▸ Work to complete
Find the line containing "for part in" and copy it exactly, along with every line after it up to and including the line containing "cloths += [sheet, *sewn]". Copy nothing else.

▸ Provided records
----------

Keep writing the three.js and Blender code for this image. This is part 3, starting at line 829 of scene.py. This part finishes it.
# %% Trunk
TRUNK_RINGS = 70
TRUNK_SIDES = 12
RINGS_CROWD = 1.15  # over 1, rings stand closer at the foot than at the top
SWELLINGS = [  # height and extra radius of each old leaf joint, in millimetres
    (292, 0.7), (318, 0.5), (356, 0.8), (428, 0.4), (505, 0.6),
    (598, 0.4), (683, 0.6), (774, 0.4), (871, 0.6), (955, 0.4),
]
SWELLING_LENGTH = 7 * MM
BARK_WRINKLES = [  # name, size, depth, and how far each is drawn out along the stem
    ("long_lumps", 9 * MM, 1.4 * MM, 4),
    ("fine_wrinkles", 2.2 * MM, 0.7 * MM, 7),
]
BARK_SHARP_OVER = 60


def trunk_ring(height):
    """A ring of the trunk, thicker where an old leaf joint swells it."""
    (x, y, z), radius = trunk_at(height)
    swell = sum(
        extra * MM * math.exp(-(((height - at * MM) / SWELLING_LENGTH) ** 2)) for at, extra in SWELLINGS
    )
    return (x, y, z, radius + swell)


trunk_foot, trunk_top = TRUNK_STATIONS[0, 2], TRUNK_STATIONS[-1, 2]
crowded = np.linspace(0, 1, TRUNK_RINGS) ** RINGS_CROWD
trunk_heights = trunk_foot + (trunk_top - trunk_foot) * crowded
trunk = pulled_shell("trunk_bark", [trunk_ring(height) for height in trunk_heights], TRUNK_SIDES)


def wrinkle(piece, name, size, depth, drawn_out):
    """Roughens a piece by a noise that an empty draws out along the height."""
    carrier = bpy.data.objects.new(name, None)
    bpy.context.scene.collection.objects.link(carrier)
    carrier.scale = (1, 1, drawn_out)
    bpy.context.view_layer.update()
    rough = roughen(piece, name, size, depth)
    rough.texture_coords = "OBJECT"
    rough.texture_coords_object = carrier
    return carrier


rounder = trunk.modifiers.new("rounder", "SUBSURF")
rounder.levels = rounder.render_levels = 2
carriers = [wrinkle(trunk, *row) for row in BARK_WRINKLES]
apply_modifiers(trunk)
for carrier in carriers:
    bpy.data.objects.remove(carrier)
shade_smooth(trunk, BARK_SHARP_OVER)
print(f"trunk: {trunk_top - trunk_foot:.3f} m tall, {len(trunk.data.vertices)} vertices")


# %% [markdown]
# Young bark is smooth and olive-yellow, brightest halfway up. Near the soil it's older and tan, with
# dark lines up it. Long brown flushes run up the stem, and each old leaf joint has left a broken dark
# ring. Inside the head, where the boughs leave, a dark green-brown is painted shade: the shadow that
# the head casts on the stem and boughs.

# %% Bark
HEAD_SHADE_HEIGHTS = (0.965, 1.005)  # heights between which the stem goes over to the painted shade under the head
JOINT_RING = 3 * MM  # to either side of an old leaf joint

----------

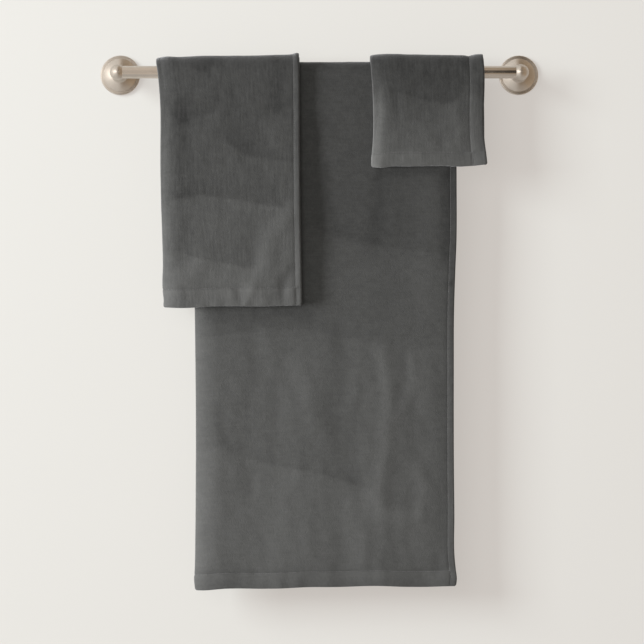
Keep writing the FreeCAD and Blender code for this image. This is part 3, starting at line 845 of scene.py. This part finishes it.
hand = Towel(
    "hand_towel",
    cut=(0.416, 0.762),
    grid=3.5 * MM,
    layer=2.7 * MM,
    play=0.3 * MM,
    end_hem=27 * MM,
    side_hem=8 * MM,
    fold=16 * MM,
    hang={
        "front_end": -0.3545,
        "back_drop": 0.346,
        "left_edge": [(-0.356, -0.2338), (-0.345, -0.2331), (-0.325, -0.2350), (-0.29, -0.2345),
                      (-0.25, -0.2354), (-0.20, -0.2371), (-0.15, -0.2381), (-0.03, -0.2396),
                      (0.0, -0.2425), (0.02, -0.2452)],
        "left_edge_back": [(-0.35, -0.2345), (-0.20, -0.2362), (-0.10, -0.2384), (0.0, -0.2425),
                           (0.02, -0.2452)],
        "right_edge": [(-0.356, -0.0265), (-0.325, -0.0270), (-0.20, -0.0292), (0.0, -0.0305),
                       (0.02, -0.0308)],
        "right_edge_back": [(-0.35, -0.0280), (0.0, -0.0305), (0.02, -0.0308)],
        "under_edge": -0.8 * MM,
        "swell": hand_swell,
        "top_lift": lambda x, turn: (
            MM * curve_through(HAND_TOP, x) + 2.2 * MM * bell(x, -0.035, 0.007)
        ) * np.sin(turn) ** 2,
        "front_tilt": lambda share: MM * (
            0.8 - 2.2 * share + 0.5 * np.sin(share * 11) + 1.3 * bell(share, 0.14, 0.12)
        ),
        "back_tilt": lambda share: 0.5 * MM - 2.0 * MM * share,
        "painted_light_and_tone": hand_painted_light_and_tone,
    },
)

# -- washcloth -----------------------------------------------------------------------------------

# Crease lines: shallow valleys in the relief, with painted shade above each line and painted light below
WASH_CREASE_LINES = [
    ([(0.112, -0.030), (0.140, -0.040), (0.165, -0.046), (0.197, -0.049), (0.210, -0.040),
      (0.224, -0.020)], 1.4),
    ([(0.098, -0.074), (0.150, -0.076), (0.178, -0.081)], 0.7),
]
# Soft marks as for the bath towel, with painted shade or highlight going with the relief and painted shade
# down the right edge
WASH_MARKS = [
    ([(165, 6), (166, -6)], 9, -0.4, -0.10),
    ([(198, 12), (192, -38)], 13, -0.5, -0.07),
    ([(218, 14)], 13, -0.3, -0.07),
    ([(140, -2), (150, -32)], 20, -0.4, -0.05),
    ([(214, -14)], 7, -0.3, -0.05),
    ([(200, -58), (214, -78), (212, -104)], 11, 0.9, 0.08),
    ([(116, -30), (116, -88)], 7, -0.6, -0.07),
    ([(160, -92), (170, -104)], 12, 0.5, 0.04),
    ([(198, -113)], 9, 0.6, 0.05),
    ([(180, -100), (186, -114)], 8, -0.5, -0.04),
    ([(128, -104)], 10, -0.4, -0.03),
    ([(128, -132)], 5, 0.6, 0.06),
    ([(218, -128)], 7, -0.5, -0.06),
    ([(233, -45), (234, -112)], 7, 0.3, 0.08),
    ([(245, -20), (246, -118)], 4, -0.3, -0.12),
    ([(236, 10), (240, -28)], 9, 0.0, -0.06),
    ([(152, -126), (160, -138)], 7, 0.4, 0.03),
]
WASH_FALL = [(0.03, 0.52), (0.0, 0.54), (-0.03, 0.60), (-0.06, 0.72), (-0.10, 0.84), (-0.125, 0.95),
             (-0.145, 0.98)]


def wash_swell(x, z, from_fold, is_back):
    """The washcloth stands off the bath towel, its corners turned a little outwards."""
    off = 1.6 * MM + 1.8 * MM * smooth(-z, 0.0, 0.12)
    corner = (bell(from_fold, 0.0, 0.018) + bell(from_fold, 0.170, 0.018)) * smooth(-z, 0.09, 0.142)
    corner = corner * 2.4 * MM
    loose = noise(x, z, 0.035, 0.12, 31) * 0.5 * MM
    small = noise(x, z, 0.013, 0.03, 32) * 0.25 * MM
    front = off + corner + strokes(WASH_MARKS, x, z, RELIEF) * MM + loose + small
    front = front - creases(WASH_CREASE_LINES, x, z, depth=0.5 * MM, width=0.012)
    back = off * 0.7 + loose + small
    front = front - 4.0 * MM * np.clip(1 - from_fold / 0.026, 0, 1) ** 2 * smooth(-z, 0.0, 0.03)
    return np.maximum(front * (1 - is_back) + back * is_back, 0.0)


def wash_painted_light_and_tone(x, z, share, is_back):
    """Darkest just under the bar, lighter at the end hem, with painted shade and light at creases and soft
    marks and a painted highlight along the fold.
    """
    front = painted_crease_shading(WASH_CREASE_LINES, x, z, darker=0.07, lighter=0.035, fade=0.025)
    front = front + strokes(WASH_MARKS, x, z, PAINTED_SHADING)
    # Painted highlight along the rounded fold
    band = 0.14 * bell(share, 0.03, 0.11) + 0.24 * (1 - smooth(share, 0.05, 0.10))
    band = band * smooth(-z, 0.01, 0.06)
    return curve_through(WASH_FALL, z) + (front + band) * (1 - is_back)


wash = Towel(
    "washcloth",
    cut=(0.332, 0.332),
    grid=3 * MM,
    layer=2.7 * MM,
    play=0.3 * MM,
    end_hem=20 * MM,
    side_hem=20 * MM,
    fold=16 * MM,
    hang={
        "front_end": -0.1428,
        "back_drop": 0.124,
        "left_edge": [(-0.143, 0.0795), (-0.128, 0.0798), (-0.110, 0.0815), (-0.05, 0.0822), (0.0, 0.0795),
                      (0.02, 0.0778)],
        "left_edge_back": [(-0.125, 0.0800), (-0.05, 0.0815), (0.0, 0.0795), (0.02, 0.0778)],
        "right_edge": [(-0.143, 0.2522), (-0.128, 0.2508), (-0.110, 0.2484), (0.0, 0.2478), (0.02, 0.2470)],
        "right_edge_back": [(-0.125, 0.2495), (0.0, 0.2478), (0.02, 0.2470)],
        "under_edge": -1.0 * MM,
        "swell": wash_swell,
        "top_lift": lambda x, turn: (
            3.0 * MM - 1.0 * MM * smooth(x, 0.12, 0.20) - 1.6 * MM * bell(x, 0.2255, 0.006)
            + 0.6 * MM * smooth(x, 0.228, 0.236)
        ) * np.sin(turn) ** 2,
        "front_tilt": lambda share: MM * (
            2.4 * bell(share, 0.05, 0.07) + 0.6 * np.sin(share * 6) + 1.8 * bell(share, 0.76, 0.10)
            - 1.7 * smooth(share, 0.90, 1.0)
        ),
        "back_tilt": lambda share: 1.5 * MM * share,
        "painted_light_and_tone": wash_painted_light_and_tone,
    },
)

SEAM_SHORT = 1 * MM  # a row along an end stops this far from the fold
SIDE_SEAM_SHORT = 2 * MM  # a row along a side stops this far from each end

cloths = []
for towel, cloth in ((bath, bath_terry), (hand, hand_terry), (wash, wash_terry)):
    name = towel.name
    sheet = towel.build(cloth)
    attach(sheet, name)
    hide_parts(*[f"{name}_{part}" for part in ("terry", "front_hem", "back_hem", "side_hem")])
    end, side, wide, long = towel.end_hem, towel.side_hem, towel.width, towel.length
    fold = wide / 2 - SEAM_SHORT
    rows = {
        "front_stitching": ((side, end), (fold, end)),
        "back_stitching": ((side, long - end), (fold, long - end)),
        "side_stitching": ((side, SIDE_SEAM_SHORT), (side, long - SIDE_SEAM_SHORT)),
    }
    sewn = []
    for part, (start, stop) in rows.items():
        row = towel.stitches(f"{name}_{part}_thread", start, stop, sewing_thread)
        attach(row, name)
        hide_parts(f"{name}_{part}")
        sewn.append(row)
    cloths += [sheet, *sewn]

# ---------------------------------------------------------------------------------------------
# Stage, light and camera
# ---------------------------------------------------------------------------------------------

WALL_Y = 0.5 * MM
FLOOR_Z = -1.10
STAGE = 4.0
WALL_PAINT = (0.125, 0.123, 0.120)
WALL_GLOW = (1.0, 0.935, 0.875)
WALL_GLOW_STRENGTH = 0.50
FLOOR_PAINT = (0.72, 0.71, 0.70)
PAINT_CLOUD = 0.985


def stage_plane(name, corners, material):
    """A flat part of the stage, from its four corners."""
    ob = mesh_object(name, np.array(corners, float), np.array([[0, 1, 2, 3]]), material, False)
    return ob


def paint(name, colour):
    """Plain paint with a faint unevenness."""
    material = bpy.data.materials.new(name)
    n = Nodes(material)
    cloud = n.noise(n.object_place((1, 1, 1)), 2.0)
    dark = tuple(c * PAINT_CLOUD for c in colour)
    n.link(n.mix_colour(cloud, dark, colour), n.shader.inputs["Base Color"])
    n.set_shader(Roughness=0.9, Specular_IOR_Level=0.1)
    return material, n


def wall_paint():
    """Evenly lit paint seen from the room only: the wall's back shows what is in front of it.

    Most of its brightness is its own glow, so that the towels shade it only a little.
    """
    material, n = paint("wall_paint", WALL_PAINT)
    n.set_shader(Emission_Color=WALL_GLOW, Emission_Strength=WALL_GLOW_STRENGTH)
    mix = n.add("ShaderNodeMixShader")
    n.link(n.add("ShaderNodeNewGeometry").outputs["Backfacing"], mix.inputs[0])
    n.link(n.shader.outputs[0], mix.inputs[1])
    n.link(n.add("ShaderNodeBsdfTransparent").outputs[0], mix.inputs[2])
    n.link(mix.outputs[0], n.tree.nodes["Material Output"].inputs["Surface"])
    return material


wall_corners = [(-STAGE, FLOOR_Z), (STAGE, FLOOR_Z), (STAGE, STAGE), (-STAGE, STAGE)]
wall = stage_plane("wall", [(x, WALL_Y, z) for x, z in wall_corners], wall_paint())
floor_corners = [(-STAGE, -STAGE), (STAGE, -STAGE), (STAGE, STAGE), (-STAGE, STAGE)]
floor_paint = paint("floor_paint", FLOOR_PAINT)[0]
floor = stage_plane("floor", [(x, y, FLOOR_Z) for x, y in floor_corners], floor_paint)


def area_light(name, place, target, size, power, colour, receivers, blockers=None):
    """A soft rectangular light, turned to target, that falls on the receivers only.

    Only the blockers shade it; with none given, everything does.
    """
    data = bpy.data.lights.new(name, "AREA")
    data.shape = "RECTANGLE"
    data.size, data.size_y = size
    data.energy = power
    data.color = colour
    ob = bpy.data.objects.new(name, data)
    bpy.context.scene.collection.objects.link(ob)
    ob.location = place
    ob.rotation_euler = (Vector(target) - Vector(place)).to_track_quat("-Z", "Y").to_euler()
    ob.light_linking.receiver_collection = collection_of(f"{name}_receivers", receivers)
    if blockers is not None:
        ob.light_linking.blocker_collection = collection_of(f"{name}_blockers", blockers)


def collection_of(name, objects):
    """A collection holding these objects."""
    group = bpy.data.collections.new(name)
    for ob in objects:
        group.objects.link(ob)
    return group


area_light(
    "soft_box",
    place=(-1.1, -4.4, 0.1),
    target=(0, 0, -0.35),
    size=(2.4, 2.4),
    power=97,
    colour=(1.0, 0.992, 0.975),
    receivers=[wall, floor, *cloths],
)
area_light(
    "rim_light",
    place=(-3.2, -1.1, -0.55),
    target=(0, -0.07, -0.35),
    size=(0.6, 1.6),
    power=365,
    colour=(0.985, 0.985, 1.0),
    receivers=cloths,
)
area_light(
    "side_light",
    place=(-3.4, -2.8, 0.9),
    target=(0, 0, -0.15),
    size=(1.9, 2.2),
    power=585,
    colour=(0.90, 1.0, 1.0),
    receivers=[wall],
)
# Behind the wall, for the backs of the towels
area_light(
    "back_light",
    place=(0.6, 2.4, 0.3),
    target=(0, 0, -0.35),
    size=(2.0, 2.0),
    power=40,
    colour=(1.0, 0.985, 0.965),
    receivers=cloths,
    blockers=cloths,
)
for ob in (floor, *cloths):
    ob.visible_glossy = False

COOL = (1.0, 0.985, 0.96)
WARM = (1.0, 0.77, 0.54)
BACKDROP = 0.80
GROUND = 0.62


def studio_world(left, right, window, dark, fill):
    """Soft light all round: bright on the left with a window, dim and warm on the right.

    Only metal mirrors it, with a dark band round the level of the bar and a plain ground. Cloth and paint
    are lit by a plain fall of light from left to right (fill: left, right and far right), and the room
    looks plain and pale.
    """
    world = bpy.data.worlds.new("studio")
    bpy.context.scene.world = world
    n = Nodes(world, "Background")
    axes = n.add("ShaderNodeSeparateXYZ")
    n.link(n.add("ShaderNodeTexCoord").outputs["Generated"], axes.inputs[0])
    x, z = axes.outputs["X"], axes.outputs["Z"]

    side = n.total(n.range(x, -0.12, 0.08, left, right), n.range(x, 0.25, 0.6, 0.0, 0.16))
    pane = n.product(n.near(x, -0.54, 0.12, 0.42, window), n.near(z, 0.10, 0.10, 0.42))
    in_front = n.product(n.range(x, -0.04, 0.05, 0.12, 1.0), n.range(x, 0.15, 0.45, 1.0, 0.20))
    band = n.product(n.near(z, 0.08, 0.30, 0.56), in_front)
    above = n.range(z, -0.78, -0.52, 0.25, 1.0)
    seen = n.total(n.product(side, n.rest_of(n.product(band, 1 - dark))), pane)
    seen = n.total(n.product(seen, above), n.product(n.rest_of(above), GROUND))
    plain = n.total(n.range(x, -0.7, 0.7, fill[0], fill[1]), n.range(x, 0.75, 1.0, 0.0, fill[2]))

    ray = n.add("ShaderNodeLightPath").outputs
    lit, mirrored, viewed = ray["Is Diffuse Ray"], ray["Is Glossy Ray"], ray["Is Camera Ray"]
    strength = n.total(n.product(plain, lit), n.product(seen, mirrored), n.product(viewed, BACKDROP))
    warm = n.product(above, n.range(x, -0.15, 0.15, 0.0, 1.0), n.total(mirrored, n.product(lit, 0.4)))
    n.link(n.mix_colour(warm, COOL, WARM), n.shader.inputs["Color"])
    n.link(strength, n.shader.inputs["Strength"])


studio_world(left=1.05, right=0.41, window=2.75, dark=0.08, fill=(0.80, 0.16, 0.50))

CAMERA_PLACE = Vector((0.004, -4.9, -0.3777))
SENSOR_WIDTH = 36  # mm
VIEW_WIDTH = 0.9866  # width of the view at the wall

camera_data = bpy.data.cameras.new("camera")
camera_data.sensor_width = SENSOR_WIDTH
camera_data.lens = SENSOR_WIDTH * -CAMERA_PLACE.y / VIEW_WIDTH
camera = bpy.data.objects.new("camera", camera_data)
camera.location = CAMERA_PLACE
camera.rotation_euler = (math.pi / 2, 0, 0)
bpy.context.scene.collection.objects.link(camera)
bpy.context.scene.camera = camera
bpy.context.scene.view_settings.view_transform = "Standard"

----------

▸ Solution for this task
    hide_parts(*[f"{name}_{part}" for part in ("terry", "front_hem", "back_hem", "side_hem")])
    end, side, wide, long = towel.end_hem, towel.side_hem, towel.width, towel.length
    fold = wide / 2 - SEAM_SHORT
    rows = {
        "front_stitching": ((side, end), (fold, end)),
        "back_stitching": ((side, long - end), (fold, long - end)),
        "side_stitching": ((side, SIDE_SEAM_SHORT), (side, long - SIDE_SEAM_SHORT)),
    }
    sewn = []
    for part, (start, stop) in rows.items():
        row = towel.stitches(f"{name}_{part}_thread", start, stop, sewing_thread)
        attach(row, name)
        hide_parts(f"{name}_{part}")
        sewn.append(row)
    cloths += [sheet, *sewn]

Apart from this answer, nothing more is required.